As an automotive professional, you always want to stay informed on the latest trends in the industry. Economic forecasts, social behaviors, stock market fluctuation, and shifting political winds are all contributing factors in helping you “know what’s going on.”
Be sure that you and your management team don’t ever use negative trends and statistics as an excuse for poor performance. Don’t ever allow yourself to be a victim of circumstances; rather always strive to be victorious despite the circumstances.
To illustrate this, let’s take a look at the 2010 Customer Service Index Study released earlier this year by J.D. Powers and Associates. The CSI study showed that overall satisfaction with dealer services has increased, marking the 10th consecutive year of industry-wide improvement. (Dealer Magazine, March 2010).

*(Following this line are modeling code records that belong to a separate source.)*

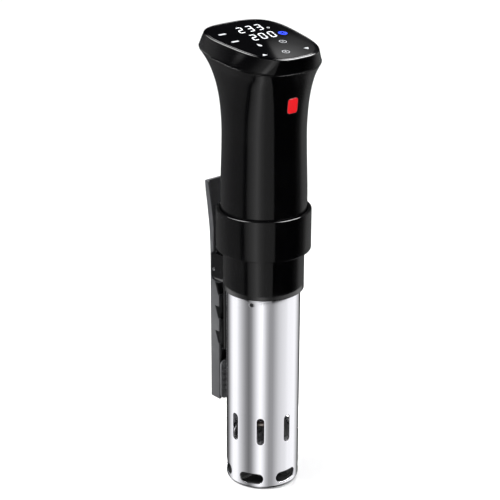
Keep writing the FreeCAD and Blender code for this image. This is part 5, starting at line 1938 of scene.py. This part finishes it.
    def softbox(self, name: str, place: Sequence[float], size: tuple[float, float], power: float) -> None:
        """An area light aimed at the object's middle, unseen by the camera.

        Args:
            name: the light's name.
            place: where it stands.
            size: its width and height.
            power: its power in watts.
        """
        data = bpy.data.lights.new(name, "AREA")
        data.shape = "RECTANGLE"
        data.size, data.size_y = size
        data.energy = power
        light = bpy.data.objects.new(name, data)
        light.location = place
        light.rotation_euler = (Vector(self.target) - Vector(place)).to_track_quat("-Z", "Y").to_euler()
        light.visible_camera = False
        light.visible_glossy = False
        bpy.context.scene.collection.objects.link(light)

    def floor(self) -> None:
        """The pale floor: a square of points spaced by the cube of an even step, finer near the object."""
        step = np.linspace(-1, 1, 33) ** 3 * self.floor_half
        x, y = np.meshgrid(step, step, indexing="ij")
        mesh = bpy.data.meshes.new("floor")
        points = np.stack([x, y, np.zeros_like(x)], -1).reshape(-1, 3)
        n = np.arange(33 * 33).reshape(33, 33)
        faces = np.stack([n[:-1, :-1], n[1:, :-1], n[1:, 1:], n[:-1, 1:]], -1).reshape(-1, 4)
        mesh.from_pydata(points.tolist(), [], faces.tolist())
        mesh.materials.append(StudioPaper("floor paper", (0.86, 0.86, 0.86), 0.7).make())
        floor = bpy.data.objects.new("floor", mesh)
        floor.visible_glossy = False
        bpy.context.scene.collection.objects.link(floor)

    def build(self, panel: TouchPanel) -> None:
        """Sets up everything round the object, whose panel is given."""
        self.camera()
        self.surround(panel)
        self.screens()
        self.floor()
        right, _, back = self.axes()
        middle = Vector(self.target)
        over = Vector((0, 0, 1.0))
        self.softbox("key", middle + back * 0.25 - right * 1.2 + over * 0.35, (0.6, 1.0), 30)
        self.softbox("fill", middle + back * 1.1 + right * 0.5 + over * 0.5, (0.7, 0.7), 7)
        sun = bpy.data.lights.new("ceiling", "SUN")
        sun.angle = math.radians(70)
        sun.energy = self.ceiling
        ceiling = bpy.data.objects.new("ceiling", sun)
        ceiling.visible_glossy = False
        bpy.context.scene.collection.objects.link(ceiling)
        bpy.context.scene.view_settings.view_transform = "Standard"


# ---------------------------------------------------------------------------------------------
def main() -> None:
    """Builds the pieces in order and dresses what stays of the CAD."""
    logging.basicConfig(level=logging.INFO, format="%(name)s: %(message)s")
    palette = Palette()
    palette.dress_nodes()
    handle = Handle(palette)
    panel = TouchPanel(palette, handle)
    Studio().build(panel)
    handle.build()
    panel.build()
    LowerHousing(palette).build()
    ClampCollar(palette).build()
    ClampLever(palette).build()
    SteelSleeve(palette).build()


if __name__ == "__main__":
    main()
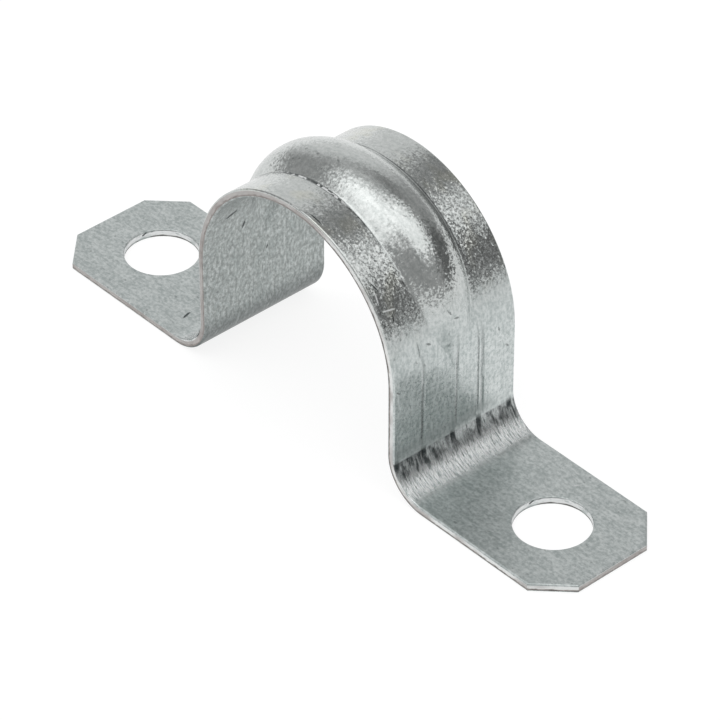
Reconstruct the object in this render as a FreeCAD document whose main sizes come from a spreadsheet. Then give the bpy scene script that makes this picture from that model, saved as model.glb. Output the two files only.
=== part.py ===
import FreeCAD, Part
import math
import os

import Sketcher

# Two-lug conduit strap, folded from one strip of galvanised sheet steel.
# Frame in millimetres: X along the strip, Y across it, Z up from the wall it is screwed to.
# The origin is midway between the ends of the two feet, on the plane of their undersides.

os.makedirs("parts", exist_ok=True)
doc = FreeCAD.newDocument("conduit_strap")

# ------------------------------------------------------------------ sizes
sizes = doc.addObject("Spreadsheet::Sheet", "sizes")
SIZE_LIST = (
    ("sheet_thickness", "0.75", "sheet steel with its zinc coat"),
    ("strip_width", "13", "width of the strip"),
    ("overall_length", "61", "from the end of one foot to the end of the other"),
    ("corner_cut", "2.8", "leg of the 45 degree cut at each foot corner"),
    ("hole_diameter", "6.4", "screw hole, clears an M6 screw"),
    ("hole_spacing", "47.5", "from hole centre to hole centre"),
    ("seat_radius", "11", "inside radius of the saddle, for 22 mm conduit"),
    ("seat_height", "10.35", "height of the saddle's axis above the wall"),
    ("saddle_offset", "0.65", "saddle's axis from the middle of the strip"),
    ("bend_radius", "3.2", "upper-face radius of the bend between leg and foot"),
    ("bead_width", "6", "width of the stiffening bead where it leaves the saddle"),
    ("bead_rise", "1.45", "height of the bead above the saddle"),
    ("runout_radius", "10.5", "radius on which the bead's crest sinks back at each end"),
    ("point_height", "9.4", "height above the wall of the point where the crest has sunk into the leg"),
    ("runout_sink", "0.25", "how far the crest's line lies under the leg's face at the wall"),
    ("crease_radius", "0.45", "outside radius in the crease beside the bead"),
    ("crease_dip", "0.01", "how far the crease dips under the saddle's face before it ends"),
    ("edge_radius", "0.15", "rounding of the sheared edges"),
)
for row, (alias, number, meaning) in enumerate(SIZE_LIST, start=1):
    sizes.set("A%d" % row, alias)
    sizes.set("B%d" % row, number)
    sizes.set("C%d" % row, meaning)
    sizes.setAlias("B%d" % row, alias)
doc.recompute()


def dim(alias):
    """Present value of a size, used to start a sketch close to its solution."""
    return float(sizes.get(alias))


# ------------------------------------------------------------------ body and helpers
strap = doc.addObject("PartDesign::Body", "strap_body")
strap.Label = "strap"

START, END, CENTRE = 1, 2, 3
AXIS, ORIGIN = -1, 1


def new_sketch(name, role):
    """Sketch of the strap's body on one of its own origin planes."""
    sketch = strap.newObject("Sketcher::SketchObject", name)
    for plane in strap.Origin.OriginFeatures:
        if plane.Role == role:
            sketch.AttachmentSupport = [(plane, "")]
    sketch.MapMode = "FlatFace"
    return sketch


def line(sketch, x1, y1, x2, y2):
    segment = Part.LineSegment(FreeCAD.Vector(x1, y1, 0), FreeCAD.Vector(x2, y2, 0))
    return sketch.addGeometry(segment, False)


def arc(sketch, x, y, radius, first_degrees, last_degrees):
    circle = Part.Circle(FreeCAD.Vector(x, y, 0), FreeCAD.Vector(0, 0, 1), radius)
    first = math.radians(first_degrees)
    last = math.radians(last_degrees)
    return sketch.addGeometry(Part.ArcOfCircle(circle, first, last), False)


def fix(sketch, kind, *where):
    return sketch.addConstraint(Sketcher.Constraint(kind, *where))


def measure(sketch, name, formula, kind, *where):
    """Named dimension of a sketch that follows a formula of the size sheet."""
    number = fix(sketch, kind, *where)
    sketch.renameConstraint(number, name)
    sketch.setExpression("Constraints." + name, formula)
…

The logical conclusion is that satisfied customers spend more money; hence, increased satisfaction produces increased revenue, right? Wrong!
In 2009, customer-pay revenue paid to dealership parts and service departments dropped roughly $2 billion to $28.8 billion.
JD Powers went on to project a 20% decline in service traffic and a 25% decrease in service dollars between now and 2013. If you aren’t careful, your service personnel will use these statistics as an excuse for under achievement.
Let me restate this JD Powers study a little more bluntly: you have satisfied customers who will never return to your dealership again. For your satisfied customers who do return, they will come back less frequently and spend less money on each visit unless you implement a process to prevent this loss.
Let me be clear, customer satisfaction is vital to service department success. However, customer satisfaction is merely one of the “means” to attain the “ends.” The end result is customer loyalty (retention) and dealership profitability.
I know of many service departments who are having a record year. Some are seeing more traffic on the drive and some are seeing less; but all of them are seeing record gross profits. How are they doing it? There are asking customers to purchase preventive maintenance service – what a novel idea.
New vehicle sales are down – dealers are selling about 5 million fewer cars per year –therefore, many pundits say it will result in lower service revenues. Here again, is another built-in excuse for whiners to justify falling service numbers. Granted, we might see a decline in warranty and internal service revenue, but who makes a living off of that? The real money is in customer-pay RO’s, and there are over 248 million cars on the road in the U.S. All of them need maintenance, and the vast majority of them are out of warranty.
Breaking news: people are buying preventive maintenance services. At the risk of sounding simplistic, the way to sell maintenance services is to: 1) thoroughly inspect every car and 2) ask the customer to purchase services recommended by the technician. Every car, every time.
The strategy is simple, but the execution and sustainability of the “inspect and ask” process requires commitment. Contact me if you need help. I work with a team of over 900 fixed operations professionals who do this stuff every day.
There is an upside to having fewer new cars on the road, according to Jim Lang, president of Lang Marketing Research, Inc.
Lang says, “currently in the U.S…. two forces are at work. Not only are vehicles increasing in average age, up more than one-fifth since 2000; but vehicle use (miles driven) is shifting to an older mix of cars and light trucks.”
The average age of vehicles in the U.S. is 10.3 years old. Combine that with the fact that Americans are driving 300 billion more miles per year than in 2000 and you have a “perfect storm” – older vehicles with higher mileage. That is great news if your service department is in the business of preventive maintenance.
The opportunities for selling preventive maintenance services have never been greater. Is your service department getting its share of the action or are your advisors sitting on the sidelines lamenting low traffic count due to low new car sales?
Formulate a plan right now to pursue this opportunity. Don’t accept a victim mentality. The goal is not merely to survive. Implement the “inspect and ask” process and your fixed operations department will thrive.